My name is Arthur Coldwells.
The new Suzuki V-Strom DE has just been announced, and Avery Innis, Training and Publications Manager from Suzuki Motor USA, is just the expert to explain its nuances to us. The V-Strom has always been a superb, yet inexpensive platform, and the new DE variant gets more serious about ADV riding. I find out from Avery whether the new upgrades are worthwhile; and the place that the new V-Strom has in the current market.
Our second segment covers a subject that’s a little more serious than usual.
Many veterans and first responders suffer from Post Traumatic Stress Disorder, aka PTSD.
Scott Casey—himself a sufferer—decided to try and help his fellow vets, and started a cross-Canada charity ride in 2016 called the ‘Rolling Barrage’. It was—and is—incredibly successful.
It’s not just a tremendous ride. The Rolling Barrage is a place for like-minded sufferers and their supporters to ride together. They get some serious “wind therapy” whether it’s on just a stop, or a leg of the ride, one day, a weekend, or even the whole ride.
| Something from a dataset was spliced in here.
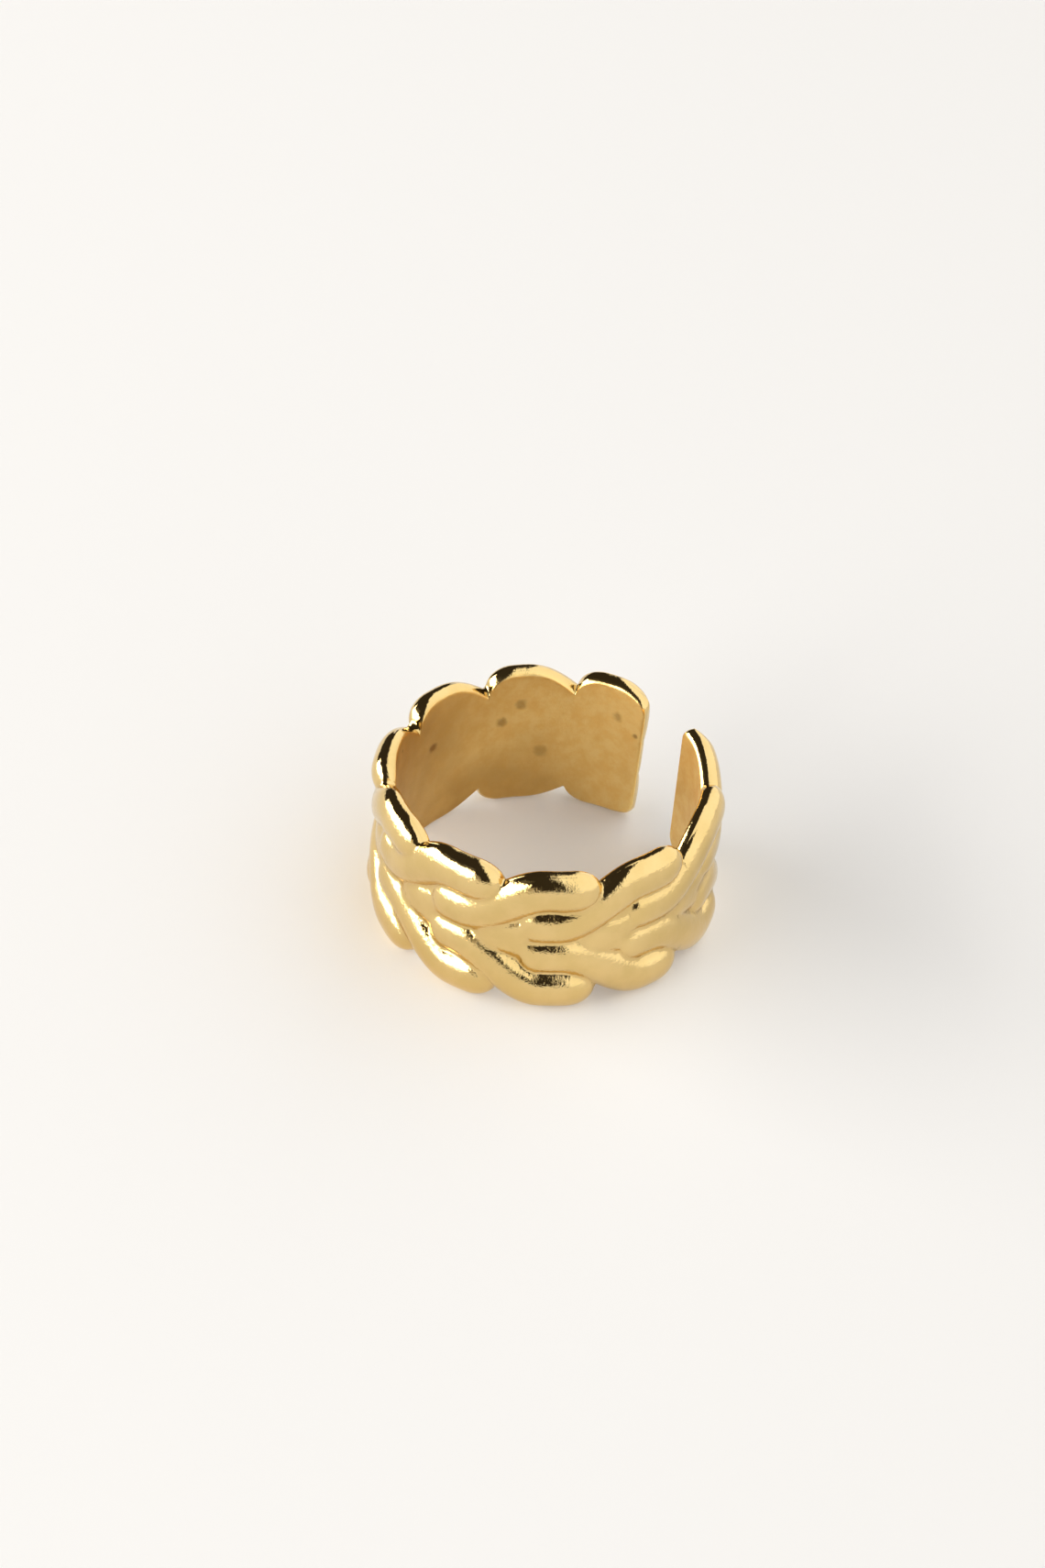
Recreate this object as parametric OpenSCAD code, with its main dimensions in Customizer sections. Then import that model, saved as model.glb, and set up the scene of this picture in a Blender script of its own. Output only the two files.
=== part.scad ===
// Open band ring with a raised flat braid, cast in one piece and gold plated.
// Its two rims follow the lobes of the braid, and its bore is plain.
// Frame: Z runs along the finger, the origin is the middle of the bore,
// and the gap that lets the ring open faces +Y.
// Angles run anticlockwise around the finger, seen from above, from the middle of the gap.

/* [Band] */
// Inner diameter, where the finger goes
bore_d = 17.3; // [15:0.1:21]
// Height of the band along the finger, over the crests of its lobes
band_h = 9.6; // [9:0.1:11]
// Thickness of the plain shell under the braid
shell_t = 0.55; // [0.5:0.05:0.8]
// Height of the rounded edge between a rim and the bore
lip_h = 0.4; // [0.3:0.05:0.5]

/* [Braid] */
// Height of a strand over the shell, at its lobe
relief = 0.95; // [0.8:0.05:1.2]
// How much lower a strand lies at its start than at its lobe
start_drop = 0.25; // [0:0.05:0.4]
// Least height of the metal over the shell, in the bottom of the creases
crease_fill = 0.25; // [0.1:0.05:0.4]
// Angle around the finger that one strand covers
strand_span = 62; // [56:1:66]
// Height of a strand's centre line over the middle of the band, at its start
start_z = 1.1; // [1:0.05:1.4]
// Half width of a strand at its start
start_half_w = 1.25; // [1.1:0.05:1.4]
// Half width of a strand at its lobe, along the rim
lobe_half_w = 1.3; // [1.2:0.05:1.5]
// Angle over which a strand climbs from its start to its rim
climb_span = 32; // [26:1:38]
// Length of a lobe's rounded tip
tip_len = 1.7; // [1:0.1:2]
// Length of a strand's rounded start
start_len = 1.2; // [0.8:0.1:1.6]
// Height over the shell of a strand's root, the low part that comes out from between two others
root_relief = 0.5; // [0.3:0.05:0.6]
// Half width of a root
root_half_w = 1; // [0.7:0.05:1.2]
// How sharply one strand meets the next: a larger number makes a sharper crease
crease_power = 10; // [6:1:16]

/* [Gap] */
// Angle of the gap, at the middle of the band
gap_angle = 21.4; // [14:0.2:26]
// Lean of the gap: degrees around the finger for each millimetre of height
gap_lean = -0.4; // [-0.8:0.05:0]
// Length over which each end of the band thins out
end_taper = 1.8; // [1.2:0.1:2.4]
// Thickness of the band at its two ends
end_t = 0.35; // [0.3:0.05:0.5]
// Radius of the corners of the two ends
end_corner = 0.6; // [0.4:0.1:1.2]

/* [Facets] */
// Steps around the finger between the two tapers
steps_around = 132; // [96:4:136]
// Steps along each taper
steps_taper = 5; // [4:1:6]
// Steps over the outside, from rim to rim
steps_across = 30; // [24:1:31]

/* [Hidden] */

bore_r = bore_d / 2;
half_h = band_h / 2;
// Height of the strands' centre lines over the middle of the band, at their lobes
lobe_z = half_h - lobe_half_w;
// Millimetres for each degree around the finger, halfway up the relief
mm_per_deg = PI / 180 * (bore_r + shell_t + relief / 2);
taper_angle = end_taper / mm_per_deg;
first_angle = gap_angle / 2;
last_angle = 360 - gap_angle / 2;
// Angle that a root covers before its strand's start, and its centre line's height at its far end
root_span = 18;
root_z = 0.3;
// Shares of that angle, counted from the strand's start: a root begins under its strand,
// and its centre line starts to sink there too
root_from = -0.5;
root_sink_from = -0.75;
// The solid is closed this far inside the bore, before the bore is cut
core_depth = 0.6;

// A strand's row: the angle at which it ends in a lobe, and how far before that it is halfway up.
// The strands are laid by hand, so that they differ a little.
END = 0;
CLIMB = 1;
UPPER_STRANDS = [
    [3, 31], [38.5, 31], [72, 31], [106.5, 31], [143, 32], [180, 36],
    [213.5, 35.5], [248, 34.5], [281.5, 34], [319.5, 32.5], [356, 32], [392.5, 32]
];
LOWER_STRANDS = [
    [6.5, 34], [41, 34], [74.5, 34], [109.5, 34], [145.5, 34], [178.5, 34.5],
    [213, 33], [247.5, 35], [281.5, 31], [316.5, 33], [351.5, 34], [386.5, 34]
];

// Smooth rise from 0 to 1
function ease(t) = let (c = min(1, max(0, t))) c * c * (3 - 2 * c);

// Slope of that rise
function ease_slope(t) = let (c = min(1, max(0, t))) 6 * c * (1 - c);

// Distance that a rounded corner of radius r takes off, at a distance d from the edge
function rounded(d, r) = r - sqrt(max(0, r * r - pow(max(0, r - d), 2)));

// A strand, cut at angle a:
// [centre height, half width along Z, height over the shell, share left by its two rounded ends]
function strand(a, row) =
    let (
        before = row[END] - a,
        up = 0.5 + (row[CLIMB] - before) / climb_span,
        rise = (lobe_z - start_z) * ease_slope(up) / (climb_span * mm_per_deg),
        half_w = start_half_w + (lobe_half_w - start_half_w) * ease(up),
        tip = max(0, 1 - before * mm_per_deg / tip_len),
        start = max(0, 1 - (strand_span - before) * mm_per_deg / start_len)
    )
    [
        start_z + (lobe_z - start_z) * ease(up),
        half_w * sqrt(1 + rise * rise),
        relief - start_drop * min(1, max(0, before / strand_span)),
        1 - tip * tip - start * start
    ];

// A strand's root, cut at angle a, in the same terms: it sinks towards the middle of the band
function root(a, row) =
    let (
        along = (row[END] - a - strand_span) / root_span,
        tip = max(0, 1 - (1 - along) * root_span * mm_per_deg / tip_len),
        start = max(0, 1 - (along - root_from) * root_span * mm_per_deg / start_len)
    )
    [
        start_z - (start_z - root_z) * ease(along - root_sink_from),
        root_half_w,
        root_relief,
        1 - tip * tip - start * start
    ];

// The strands that pass angle a
function passing(a, strands) =
    [for (row = strands) if (a < row[END] && a > row[END] - strand_span) strand(a, row)];

// The roots that pass angle a
function roots_passing(a, strands) =
    [
        for (row = strands)
            let (before = row[END] - a - strand_span)
            if (before > root_from * root_span && before < root_span)
                root(a, row)
    ];

// Height of the rim over the middle of the band at angle a
function rim_z(a, strands) =
    max([0, for (s = passing(a, strands)) if (s[3] > 0) s[0] + s[1] * sqrt(s[3])]);

// Heights over the shell of one rim's strands, at angle a and at a height z towards that rim
function strand_heights(a, z, strands) =
    [
        for (s = concat(passing(a, strands), roots_passing(a, strands)))
            s[2] * sqrt(max(0, s[3] - pow((z - s[0]) / s[1], 2)))
    ];

function sum_of_powers(list, power, i = 0) =
    i == len(list) ? 0 : pow(list[i], power) + sum_of_powers(list, power, i + 1);

// The highest strand's height, a little filled where two strands meet at the same height
function braid_over_shell(a, z) =
    let (heights = concat(strand_heights(a, z, UPPER_STRANDS), strand_heights(a, -z, LOWER_STRANDS)))
    pow(sum_of_powers(heights, crease_power), 1 / crease_power);

// A point at angle a, at the middle of the band, from which the leaning column rises or falls to z
function on_column(a, r, z) =
    let (turn = 90 + a + gap_lean * z)
    [r * cos(turn), r * sin(turn), z];

// Section points from the rim over the lip to inside the bore: side is 1 on the upper rim
function lip_points(a, rim, edge_t, side) =
    [
        for (turn = [30, 60])
            on_column(
                a,
                bore_r + edge_t * (1 - sin(turn)),
                side * (rim - lip_h * (1 - cos(turn)))
            ),
        on_column(a, bore_r - core_depth, side * (rim - 2 * lip_h))
    ];

function reversed(list) = [for (i = [len(list) - 1:-1:0]) list[i]];

// The band's section at angle a: up the outside from the lower lip to the upper one
function section(a) =
    let (
        from_end = min(a - first_angle, last_angle - a) * mm_per_deg,
        corner = rounded(from_end, end_corner),
        upper = rim_z(a + gap_lean * lobe_z, UPPER_STRANDS) - corner,
        lower = rim_z(a - gap_lean * lobe_z, LOWER_STRANDS) - corner,
        middle = (upper - lower) / 2,
        reach = (upper + lower) / 2,
        full = sqrt(max(0, 1 - pow(max(0, 1 - from_end / end_taper), 2))),
        edge_t = end_t + (shell_t - end_t) * full
    )
    concat(
        reversed(lip_points(a, lower, edge_t, -1)),
        [
            for (i = [0:steps_across])
                let (
                    turn = -90 + 180 * i / steps_across,
                    z = middle + reach * sin(turn),
                    over = braid_over_shell(a + gap_lean * z, z),
                    filled = max(over, crease_fill * cos(turn)),
                    rim_or_over = (i == 0 || i == steps_across) ? 0 : filled
                )
                on_column(a, bore_r + edge_t + rim_or_over * full, z)
        ],
        lip_points(a, upper, edge_t, 1)
    );

// Angles of the sections: closer together along the two tapers
column_angles = concat(
    [for (i = [0:steps_taper - 1]) first_angle + taper_angle * (1 - cos(90 * i / steps_taper))],
    [
        for (i = [0:steps_around])
            first_angle + taper_angle
                + (last_angle - first_angle - 2 * taper_angle) * i / steps_around
    ],
    [for (i = [steps_taper - 1:-1:0]) last_angle - taper_angle * (1 - cos(90 * i / steps_taper))]
);

// Closed skin through a list of sections, with a fan of triangles over each end
module skin(sections) {
    columns = len(sections);
    rows = len(sections[0]);
    all_points = [for (column = sections) each column];
    first_middle = (sections[0][0] + sections[0][rows - 1]) / 2;
    last_middle = (sections[columns - 1][0] + sections[columns - 1][rows - 1]) / 2;
    // The fans meet in the middle of the ends' thickness
    outward = (bore_r + end_t / 2) / (bore_r - core_depth);
    caps = [
        [first_middle[0] * outward, first_middle[1] * outward, first_middle[2]],
        [last_middle[0] * outward, last_middle[1] * outward, last_middle[2]]
    ];
    sides = [
        for (i = [0:columns - 2])
            for (j = [0:rows - 1])
                let (
                    a = i * rows + j,
                    b = i * rows + (j + 1) % rows,
                    c = b + rows,
                    d = a + rows
                )
                each [[a, b, c], [a, c, d]]
    ];
    first_fan = [for (j = [0:rows - 1]) [columns * rows, (j + 1) % rows, j]];
    last_fan = [
        for (j = [0:rows - 1])
            [
                columns * rows + 1,
                (columns - 1) * rows + j,
                (columns - 1) * rows + (j + 1) % rows
            ]
    ];
    polyhedron(concat(all_points, caps), concat(sides, first_fan, last_fan), convexity = 6);
}

module braided_band() {
    color("goldenrod")
        difference() {
            skin([for (a = column_angles) section(a)]);
            translate([0, 0, -band_h])
                cylinder(h = 2 * band_h, r = bore_r, $fn = 180);
        }
}

braided_band();
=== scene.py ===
"""Looks of the chain ring: the braided band in full detail, its gold, the floor, the light and the camera."""
import math

import bpy
import numpy as np
from mathutils import Matrix, Vector


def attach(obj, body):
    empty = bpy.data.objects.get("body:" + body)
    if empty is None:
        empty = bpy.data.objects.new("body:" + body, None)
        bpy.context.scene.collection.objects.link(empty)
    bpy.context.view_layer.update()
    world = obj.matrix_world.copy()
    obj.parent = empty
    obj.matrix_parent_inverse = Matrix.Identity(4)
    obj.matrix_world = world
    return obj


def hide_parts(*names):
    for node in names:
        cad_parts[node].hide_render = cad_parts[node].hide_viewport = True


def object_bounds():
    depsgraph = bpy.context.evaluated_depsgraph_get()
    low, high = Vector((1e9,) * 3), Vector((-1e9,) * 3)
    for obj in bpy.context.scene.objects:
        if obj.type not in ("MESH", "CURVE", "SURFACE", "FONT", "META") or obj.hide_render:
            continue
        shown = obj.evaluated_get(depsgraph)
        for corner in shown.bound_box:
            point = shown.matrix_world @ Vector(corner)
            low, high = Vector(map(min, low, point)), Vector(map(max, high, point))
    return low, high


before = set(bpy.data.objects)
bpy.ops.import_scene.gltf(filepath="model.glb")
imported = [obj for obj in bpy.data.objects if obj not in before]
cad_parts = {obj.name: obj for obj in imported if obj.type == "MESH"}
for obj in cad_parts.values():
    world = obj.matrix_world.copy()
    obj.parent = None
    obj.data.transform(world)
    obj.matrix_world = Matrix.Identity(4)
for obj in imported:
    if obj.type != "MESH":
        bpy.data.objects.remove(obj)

CAD_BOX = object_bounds()
MM = 0.001

# Sizes of the band, in millimetres, as in the part's source
BORE_R = 8.65
BAND_H = 9.6
SHELL_T = 0.55
LIP_H = 0.4
RELIEF = 0.95
START_DROP = 0.25
CREASE_FILL = 0.25
STRAND_SPAN = 62
START_Z = 1.1
START_HALF_W = 1.25
LOBE_HALF_W = 1.3
CLIMB_SPAN = 32
TIP_LEN = 1.7
START_LEN = 1.2
ROOT_SPAN = 18
ROOT_Z = 0.3
ROOT_RELIEF = 0.5
ROOT_HALF_W = 1
ROOT_FROM = -0.5
ROOT_SINK_FROM = -0.75
GAP_ANGLE = 21.4
GAP_LEAN = -0.4
END_TAPER = 1.8
END_T = 0.35
END_CORNER = 0.6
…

Scott opens up with Associate Editor Teejay Adams about his personal history, and how he came to create such a brilliant and worthy real-world event that truly helps.
The Rolling Barrage is a supportive network of brothers and sisters. To quote Scott Casey: “this is the family you never knew you had”.
It was a Nation exploding into civil war. In 1992, the collapse of the former Yugoslavia triggered an international armed conflict that would last more than 3 years and eventually see nearly 100,000 people killed. Canadians were thrown into what was declared a peacekeeping mission, but it wasn’t. They were going well beyond the rules of engagement that were provided by the UN. Told by Scott Casey, Former Canadian Peacekeeper.